Yasso's decision to launch Jüve Pops through an incubator is an interesting choice for a smaller CPG. Incubators have emerged as a popular option for large, multinational companies looking to launch new brands that may deviate from their traditional offerings. Kraft Heinz, PepsiCo and General Mills have launched incubators to stay ahead of shifting consumer trends. The startup benefits from the resources and expertise that the Big Food company has to offer while the food giant enjoys a dose of innovation and fresh perspective. Incubating a startup can be a faster approach to ramping up innovation in lieu of relying on in-house R&D efforts.
Incubators can also offer a way for companies to hone in on developing specific opportunities. In 2019, plant-based meal kit maker Purple Carrot debuted The Garden Incubator, dedicated to fostering plant-based concepts. With a captive target consumer audience and a narrow focus on plant-based foods, Purple Carrot can use its meal kits as a way to experiment with its incubator startup’s offerings and tweak the formulas as needed. Chobani has honed the focus of its incubator on improving diversity and inclusion in the food industry.

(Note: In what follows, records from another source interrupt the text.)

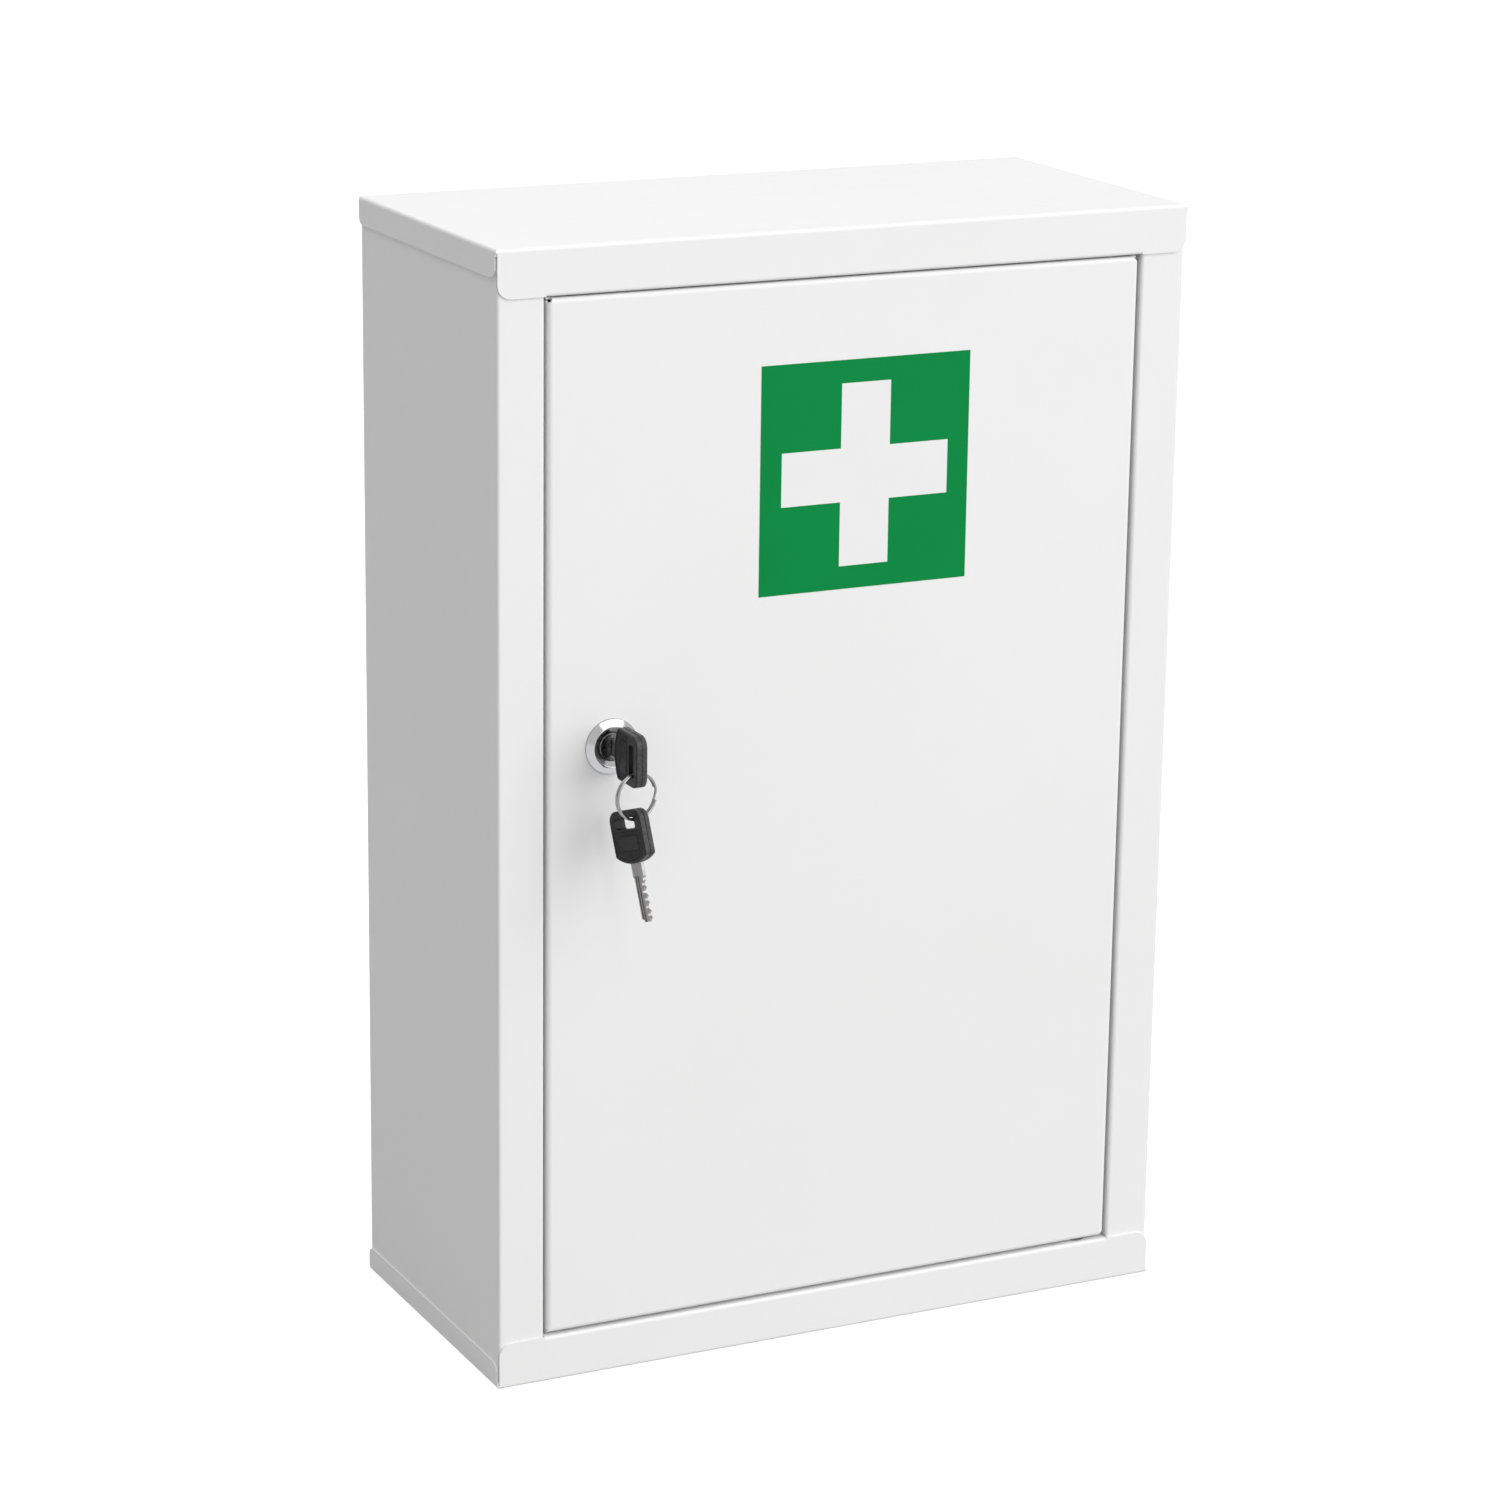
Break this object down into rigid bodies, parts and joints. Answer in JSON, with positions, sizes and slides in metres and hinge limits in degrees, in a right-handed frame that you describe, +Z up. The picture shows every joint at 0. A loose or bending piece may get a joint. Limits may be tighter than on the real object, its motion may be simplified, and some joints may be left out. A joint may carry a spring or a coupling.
{
  "type": "lockable medicine cabinet",
  "caption": "Wall cabinet in folded white sheet steel with an inset pivot-hinged door, cam lock, keys on a split ring and inner shelves.",
  "frame": {"origin": "centre of the cabinet's underside, halfway between the front of the lid's flange and the back wall", "axes": "+X to the right of someone facing the door, -Y out of the door, +Y to the wall, +Z up"},
  "size_m": [0.3016, 0.1728, 0.46],
  "materials": {
    "white_paint": "semi-gloss white powder coat",
    "chrome": "bright chrome plate",
    "zinc_steel": "zinc plated steel",
    "nickel_silver": "milled nickel silver",
    "spring_steel": "nickel plated spring steel wire",
    "black_plastic": "moulded black plastic with fine grip texture",
    "nylon": "natural nylon",
    "rubber": "grey rubber"
  },
  "bodies": {
    "cabinet": {"body_shell": "white_paint", "lid_pan": "white_paint", "floor_pan": "white_paint", "lower_shelf": "white_paint", "lower_shelf_ledge_left": "white_paint", "lower_shelf_ledge_right": "white_paint", "upper_shelf": "white_paint", "upper_shelf_ledge_left": "white_paint", "upper_shelf_ledge_right": "white_paint", "door_bumpers": "rubber", "lower_pivot_pin": "zinc_steel", "upper_pivot_pin": "zinc_steel", "lower_pivot_washer": "nylon"},
    "door": {"door_panel": "white_paint", "lower_pivot_bush": "nylon", "upper_pivot_bush": "nylon", "lock_housing": "chrome", "lock_washer": "zinc_steel", "lock_nut": "zinc_steel"},
    "lock_plug": {"lock_plug": "chrome", "lock_cam": "zinc_steel", "cam_washer": "zinc_steel", "cam_screw": "zinc_steel"},
    "key": {"key_blade": "nickel_silver", "key_bow": "black_plastic"},
    "split_ring": {"split_ring": "spring_steel"},
    "spare_key": {"spare_key_blade": "nickel_silver", "spare_key_bow": "black_plastic"}
  },
  "joints": [
    {"name": "door_hinge", "type": "hinge", "parent": "cabinet", "child": "door", "pos_m": [0.11801, -0.0637, 0.0202], "axis": [0, 0, 1], "range_deg": [0, 115]},
    {"name": "lock_turn", "type": "hinge", "parent": "door", "child": "lock_plug", "pos_m": [-0.102, -0.0708, 0.2623], "axis": [0, 1, 0], "range_deg": [0, 90]},
    {"name": "key_pull", "type": "slide", "parent": "lock_plug", "child": "key", "axis": [0, -1, 0], "range_m": [0, 0.024]},
    {"name": "ring_swing", "type": "hinge", "parent": "key", "child": "split_ring", "pos_m": [-0.102, -0.0926, 0.25711], "axis": [0.9781, 0.2079, 0], "range_deg": [-60, 12]},
    {"name": "spare_key_swing", "type": "hinge", "parent": "split_ring", "child": "spare_key", "pos_m": [-0.102, -0.0926, 0.23891], "axis": [0.9781, 0.2079, 0], "range_deg": [-20, 20]}
  ]
}
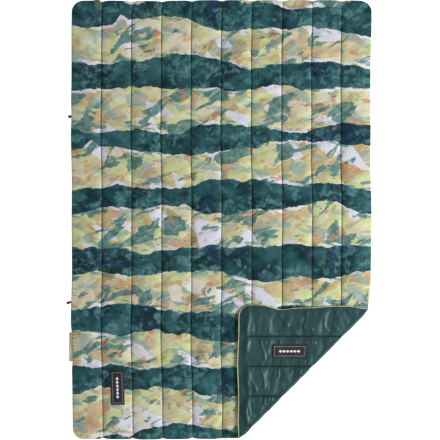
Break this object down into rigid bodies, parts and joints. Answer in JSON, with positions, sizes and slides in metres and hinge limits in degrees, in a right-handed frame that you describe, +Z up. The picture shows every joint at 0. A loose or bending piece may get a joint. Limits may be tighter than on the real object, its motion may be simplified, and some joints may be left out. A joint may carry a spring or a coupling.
{
  "type": "camp blanket",
  "caption": "Rectangular quilted camp blanket lying flat, with a printed face, a plain lining, piped edges, sewn loops and one corner that folds over on a diagonal.",
  "frame": {"origin": "centre of the underside of the whole object's box, loops included, on the surface it lies on", "axes": "+Z up, +Y along the quilted channels towards the hang loop, +X across the channels towards the side whose lower corner is folded over"},
  "size_m": [1.3061, 1.9178, 0.0338],
  "materials": {
    "printed_face": "printed ripstop polyester, satin, alternating dark teal and pale bands",
    "lining": "dark green taffeta, soft sheen",
    "insulation": "white fibre filling, matt",
    "thread": "dark green sewing thread",
    "piping": "pale lime woven piping",
    "woven_label": "black damask-woven label with a grey frame line",
    "label_thread": "black sewing thread",
    "hang_tape": "olive grey-green herringbone tape",
    "black_tape": "black grosgrain tape",
    "care_tape": "cream satin tape"
  },
  "bodies": {
    "main": {"face_shell": "printed_face", "lining_shell": "lining", "channel_fill_01": "insulation", "channel_fill_02": "insulation", "channel_fill_03": "insulation", "channel_fill_04": "insulation", "channel_fill_05": "insulation", "channel_fill_06": "insulation", "channel_fill_07": "insulation", "channel_fill_08": "insulation", "channel_fill_09": "insulation", "channel_fill_10": "insulation", "quilting_thread": "thread", "edge_piping": "piping", "lining_shell_fold": "lining", "insulation_fold": "insulation", "face_shell_fold": "printed_face", "edge_piping_fold": "piping", "face_label": "woven_label", "face_label_thread": "label_thread"},
    "corner": {"face_shell_corner": "printed_face", "lining_shell_corner": "lining", "channel_fill_06_corner": "insulation", "channel_fill_07_corner": "insulation", "channel_fill_08_corner": "insulation", "channel_fill_09_corner": "insulation", "channel_fill_10_corner": "insulation", "quilting_thread_corner": "thread", "edge_piping_corner": "piping", "lining_label": "woven_label", "lining_label_thread": "label_thread", "tonal_patches": "lining"},
    "hang_loop": {"hang_loop": "hang_tape"},
    "side_loop_upper": {"side_loop_upper": "black_tape"},
    "side_loop_lower": {"side_loop_lower": "black_tape"},
    "care_label": {"care_label": "care_tape"}
  },
  "joints": [
    {"name": "corner_fold", "type": "hinge", "parent": "main", "child": "corner", "pos_m": [0.36534, -0.67109, 0.0163], "axis": [0.7071, 0.7071, 0], "range_deg": [0, 179.8], "deforming": ["lining_shell_fold", "insulation_fold", "face_shell_fold", "edge_piping_fold"]},
    {"name": "hang_loop_swing", "type": "hinge", "parent": "main", "child": "hang_loop", "pos_m": [-0.52166, 0.92571, 0.004], "axis": [1, 0, 0], "range_deg": [-90, 90]},
    {"name": "side_loop_upper_swing", "type": "hinge", "parent": "main", "child": "side_loop_upper", "pos_m": [-0.63146, 0.42591, 0.004], "axis": [0, 1, 0], "range_deg": [-90, 90]},
    {"name": "side_loop_lower_swing", "type": "hinge", "parent": "main", "child": "side_loop_lower", "pos_m": [-0.63298, -0.36809, 0.004], "axis": [0, 1, 0], "range_deg": [-90, 90]},
    {"name": "care_label_swing", "type": "hinge", "parent": "main", "child": "care_label", "pos_m": [-0.63026, -0.56009, 0.004], "axis": [0, 1, 0], "range_deg": [-90, 90]}
  ]
}
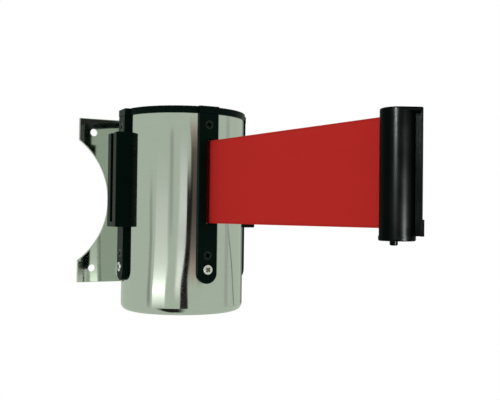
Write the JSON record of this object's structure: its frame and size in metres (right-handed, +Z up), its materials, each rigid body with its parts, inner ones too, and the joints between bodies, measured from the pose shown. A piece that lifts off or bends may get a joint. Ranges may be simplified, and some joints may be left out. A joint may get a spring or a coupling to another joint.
{
  "type": "wall-mount retractable belt unit",
  "caption": "Wall-mounted retractable belt unit: polished round canister with receiver channels, wide red webbing drawn out to a black belt end, hung on a scalloped plate.",
  "frame": {"origin": "centre of the wall plate's four screw holes, on the face that lies against the wall", "axes": "+Z up, +Y into the wall, so the belt leaves towards -Y; +X to the right when facing the wall"},
  "size_m": [0.108, 0.2476, 0.1218],
  "materials": {
    "polished_steel": "polished stainless sheet",
    "bright_steel": "bright zinc plated",
    "black_steel": "black oxide",
    "spring_steel": "blued strip",
    "black_plastic": "moulded, semi-gloss",
    "frame_plastic": "moulded, matte",
    "spool_plastic": "natural nylon",
    "acetal": "white acetal",
    "red_webbing": "fine flat polyester weave"
  },
  "bodies": {
    "wall_bracket": {"wall_plate": "polished_steel", "wall_clip": "black_plastic", "clip_rivets": "bright_steel"},
    "canister": {"shell": "polished_steel", "top_cap": "black_plastic", "upper_frame": "frame_plastic", "lower_frame": "frame_plastic", "outlet_strip": "black_plastic", "receiver_left": "black_plastic", "receiver_right": "black_plastic", "receiver_back": "black_plastic", "strip_screws_black": "black_steel", "strip_screws_silver": "bright_steel", "frame_screws": "bright_steel", "guide_pins": "bright_steel", "reel_shaft": "bright_steel", "shaft_nut": "bright_steel", "shaft_washers": "bright_steel", "spring_cup": "frame_plastic", "power_spring": "spring_steel", "belt_feed": "red_webbing"},
    "reel": {"spool": "spool_plastic", "spool_flange": "spool_plastic", "lower_bushing": "acetal", "upper_bushing": "acetal", "flange_screws": "bright_steel", "anchor_pin": "bright_steel", "belt_coil": "red_webbing"},
    "belt_root": {"belt_lead": "red_webbing"},
    "belt": {"belt_run": "red_webbing", "belt_loop": "red_webbing"},
    "belt_end": {"belt_end_body": "black_plastic", "belt_end_cap": "black_plastic", "belt_rod": "black_plastic"}
  },
  "joints": [
    {"name": "lift_off", "type": "slide", "parent": "wall_bracket", "child": "canister", "axis": [0, 0, 1], "range_m": [0, 0.06]},
    {"name": "reel_spin", "type": "hinge", "parent": "canister", "child": "reel", "pos_m": [0, -0.0495, 0], "axis": [0, 0, 1], "range_deg": [-450, 5200], "deforming": ["power_spring"]},
    {"name": "belt_swing", "type": "hinge", "parent": "canister", "child": "belt_root", "pos_m": [0.001, -0.0898, 0], "axis": [0, 0, 1], "range_deg": [-58, 42]},
    {"name": "belt_pull", "type": "slide", "parent": "belt_root", "child": "belt", "axis": [0.1469, -0.9891, 0], "range_m": [-0.1345, 1.65], "deforming": ["belt_run"]},
    {"name": "end_swivel", "type": "hinge", "parent": "belt", "child": "belt_end", "pos_m": [0.02257, -0.23501, 0], "axis": [0, 0, 1], "range_deg": [-30, 30]}
  ],
  "couplings": [
    {"joint": "reel_spin", "follows": "belt_pull", "rad_per_m": 54}
  ]
}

For Yasso, an incubator approach can offer it a chance to leverage its better-for-you experience on new food segments — and fast-track its own growth prospects. The company aims to double the size of its business within the next 3 years, not including the launch of Jüve Pops. Should its approach work in other frozen dessert segments, taking the incubator path may prove to be a shortcut to success.